Eagle Mount does alpine skiing and snowboarding at Bridger Bowl and Big Sky Resort, and Nordic skiing and snowshoeing at Crosscut Mountain Sports Center. Other programs are hosted on Eagle Mount's 40-acre campus in south Bozeman.

== Number of Participants ==
The number of participants has increased from 100 in 1982 to 1,783 in 2014. Almost 2,000 volunteers assisted the participants in 2014.

== Fundraising ==
Eagle Mount is a private non-profit organization which does not take government funding, instead relying on private donors, grants, and foundations. In-kind donations such as program equipment, ski passes and rental services, horses and hay, and more also facilitate the variety of programs.
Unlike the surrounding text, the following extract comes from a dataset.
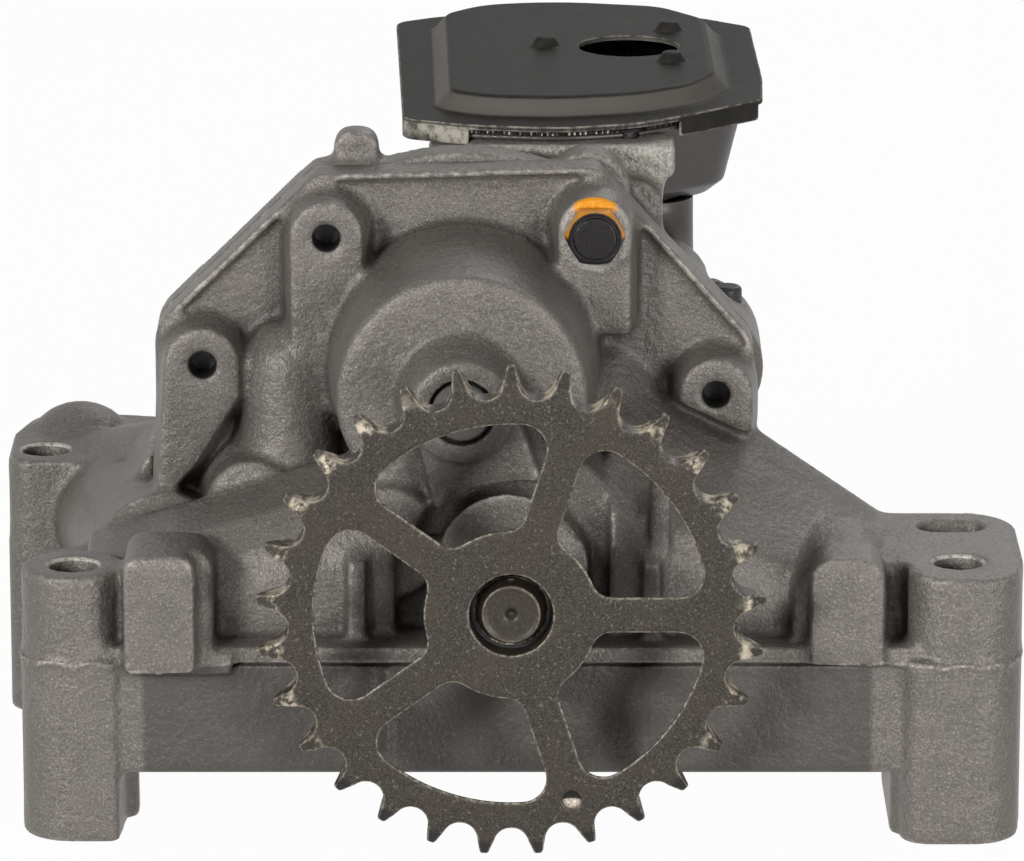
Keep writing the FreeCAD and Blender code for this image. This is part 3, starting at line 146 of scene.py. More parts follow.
# Distance fields, from which the castings are made
class Field:
    """Signed distances on a regular grid: negative inside the metal, in millimetres."""

    far = 9.0
    border = 4.0

    def __init__(self, low, high, voxel):
        self.voxel = voxel
        self.first = [int(math.floor(value / voxel)) for value in low]
        counts = [int(math.ceil(h / voxel)) - f + 1 for h, f in zip(high, self.first)]
        self.axes = [(np.arange(count) + first) * voxel for count, first in zip(counts, self.first)]
        self.values = np.full(counts, self.far, np.float32)

    def part(self, low, high):
        """The slices and coordinates of the cells between two corners."""
        slices = []
        for axis, a, b in zip(self.axes, low, high):
            slices.append(slice(int(np.searchsorted(axis, a)), int(np.searchsorted(axis, b, "right"))))
        x = self.axes[0][slices[0]][:, None, None].astype(np.float32)
        y = self.axes[1][slices[1]][None, :, None].astype(np.float32)
        z = self.axes[2][slices[2]][None, None, :].astype(np.float32)
        return tuple(slices), x, y, z

    def add(self, shape, low, high, blend=0.0):
        """Joins a shape, given as a distance function, within a box, with a fillet at the join."""
        where, x, y, z = self.part([v - self.border for v in low], [v + self.border for v in high])
        self.values[where] = smooth_least(self.values[where], shape(x, y, z), blend)

    def carve(self, shape, low, high, blend=0.0):
        """Takes a shape away within a box."""
        where, x, y, z = self.part([v - self.border for v in low], [v + self.border for v in high])
        self.values[where] = -smooth_least(-self.values[where], shape(x, y, z), blend)

    def trim(self, shape, low, high):
        """Keeps only what lies inside a shape, within a box."""
        where, x, y, z = self.part(low, high)
        self.values[where] = np.maximum(self.values[where], shape(x, y, z))

    def grid(self):
        grid = openvdb.FloatGrid(self.far)
        grid.transform = openvdb.createLinearTransform(self.voxel)
        grid.copyFromArray(self.values, ijk=tuple(self.first), tolerance=0.0)
        return grid

    def read(self, grid):
        grid.copyToArray(self.values, ijk=tuple(self.first))

    def surface(self, offset=0.0, adaptivity=0.0):
        """Points, triangles and quads of the surface that lies outside this one by the offset."""
        return self.grid().convertToPolygons(isovalue=offset, adaptivity=adaptivity)

    def measure(self, points, triangles, quads, band):
        """Fills the grid with the distances to a closed surface."""
        grid = openvdb.FloatGrid.createLevelSetFromPolygons(
            points=points, triangles=triangles, quads=quads,
            transform=openvdb.createLinearTransform(self.voxel), halfWidth=band / self.voxel)
        self.read(grid)

    def round_edges(self, inner, outer):
        """Fills inner corners with fillets of one radius and rounds outer edges by the other."""
        band = inner + outer + 1.5
        for offset in (inner, -(inner + outer), outer):
            points, triangles, quads = self.surface(offset)
            self.measure(points, triangles, quads, band)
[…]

Support has come from The M.J. Murdock Charitable Trust and the Dennis and Phyllis Washington Foundation. Three annual events are held in support of Eagle Mount Bozeman's programs including the Western Rendezvous, a barn dance and auction fundraiser; the Crystal Ball, a black-tie event; and Digger Days, a collaboration with local construction companies to let people of all ages drive heavy equipment with the support of professional operators.